Savassi is a neighborhood in Belo Horizonte, Brazil. It is located at the Central-South zone city district. Savassi is known for having a large number of bars, pubs, clubs, cafés, bistros, diners, restaurants, nightlife and shopping commerce. The region is regarded as one of the most prestigious and sought-after areas in Belo Horizonte.

== History ==

Savassi takes its name from an Italian family, which owned a bakery in the neighborhood's main square, by that time known by its original name, Praça Diogo de Vasconcelos. In the mid-1930s the bakery was named after the family's last name. Then, the square got known as Savassi, and later the entire region was known as well. After that Mayor made Savassi a neighbourhood and not more a Square. Savassi Bakery was the point to people to meet and eat delicious breads and pastries.

For long it was a region inside Funcionários neighborhood. In 2006, it was dismembered by the Town House before the meeting of the Inter-American Development Bank, which was to happen that same year in the city.Now Funcionários is a bit further down south and Savassi is the neighbourhood where is Patio Savassi up to Minas Tênis Clube.

== Main venues ==

Currently, Savassi is bounded south by the Contorno Avenue, where is located one of the trendiest and most upscale shopping malls in the city, the Pátio Savassi; east, by the Afonso Pena Avenue; north by Brasil Avenue; northwest by the Praça da Liberdade (Liberty Square); west by Rua da Bahia. Savassi is neighbors with some of the most affluent areas of Belo Horizonte, like Funcionários, at the northeast; Boa Viagem, at the north; Lourdes, the wealthiest and most expensive residential district in the city, at the west; and Santo Antônio, São Pedro, Carmo and Cruzeiro, at the southern border.
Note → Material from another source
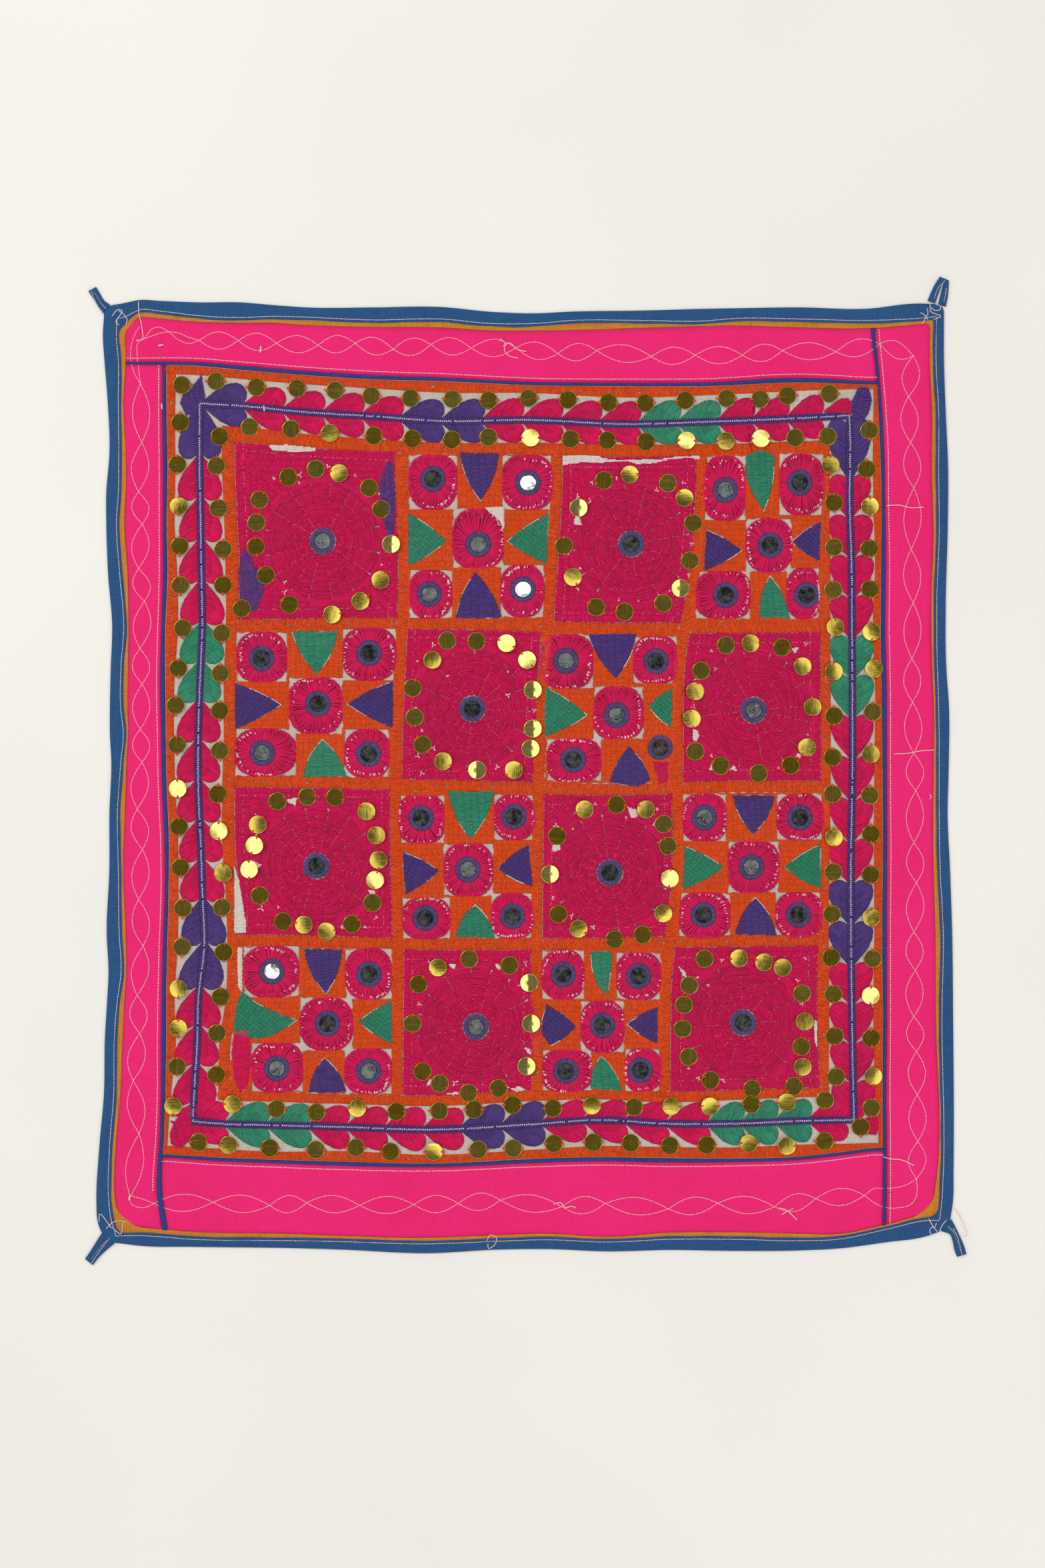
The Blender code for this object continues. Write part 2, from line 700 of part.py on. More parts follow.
def build_strips(material):
    """The four border strips, laid log-cabin fashion: each runs past the next one's end."""
    bounds = {
        "top": [side_line("top", "trim_in", STRIP_GAP), side_line("right", "pipe_in", HALF_GAP),
                side_line("top", "pipe_out", -HALF_GAP), side_line("left", "trim_in", STRIP_GAP)],
        "right": [side_line("top", "trim_in", STRIP_GAP), side_line("right", "trim_in", STRIP_GAP),
                  side_line("bottom", "trim_in", STRIP_GAP), side_line("right", "pipe_out", -HALF_GAP)],
        "bottom": [side_line("bottom", "pipe_out", -HALF_GAP), side_line("right", "pipe_in", HALF_GAP),
                   side_line("bottom", "trim_in", STRIP_GAP), side_line("left", "pipe_in", HALF_GAP)],
        "left": [side_line("top", "pipe_in", HALF_GAP), side_line("left", "pipe_out", -HALF_GAP),
                 side_line("bottom", "trim_in", STRIP_GAP), side_line("left", "trim_in", STRIP_GAP)],
    }
    for side, lines in bounds.items():
        flat = side in HORIZONTAL
        path = outline(lines)
        outer = [(x, y, strip_height(x if flat else y, 0.0)) for x, y in path]
        along = [x if flat else y for x, y in path]
        low, high = min(along) + CREST_MARGIN, max(along) - CREST_MARGIN
        crest = side_line(side, ("trim_in", "pipe_out", MIDDLE))
        stations = np.linspace(low, high, round((high - low) / CREST_STEP))
        middle = [(*on_line(crest, at), strip_height(at, 1.0)) for at in stations]
        sheet(f"border_{side}", outer, material, lines=[middle])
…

Some major streets in Savassi are: the Afonso Pena Avenue, Getúlio Vargas Avenue, Cristóvão Colombo Avenue, Brasil Avenue, Rua da Bahia and Contorno Avenue. The neighborhood is a CRECI A List area in Belo Horizonte, and has one of the most expensive square-feet in town. It is home to many of the most prestigious and selective private schools in the city, most of them Catholic Schools, like the Colégio Santo Antônio, Colégio Sagrado Coração (Sacred-Heart School), Colégio Marista São José, Colégio Padre Machado, and others. There is also the Architecture School of UFMG, the Social Sciences School of PUC-Minas and the campuses of many other top-rated Brazilian universities and colleges. The elite comes to Savassi to shop, to attend the several art galleries, exhibitions, fairs and public parties; to sit at the ever-full cafés and bars; dance at the most-wanted private parties and clubs; to see and to be seen. The area is also known for being the most straightforward in town, being home for every single type of culture. Hipsters, emo and rockers are around in large numbers. The Human Development Index in the neighborhood is one of the highest in Southeast Brazil, as well as its per-capita income, and Gross Enrolment Ratio.

== Restructuring ==
From 2011 onward the neighborhood underwent a restructuring of Praça da Savassi, implementation of a cycle path and construction of an underground car park.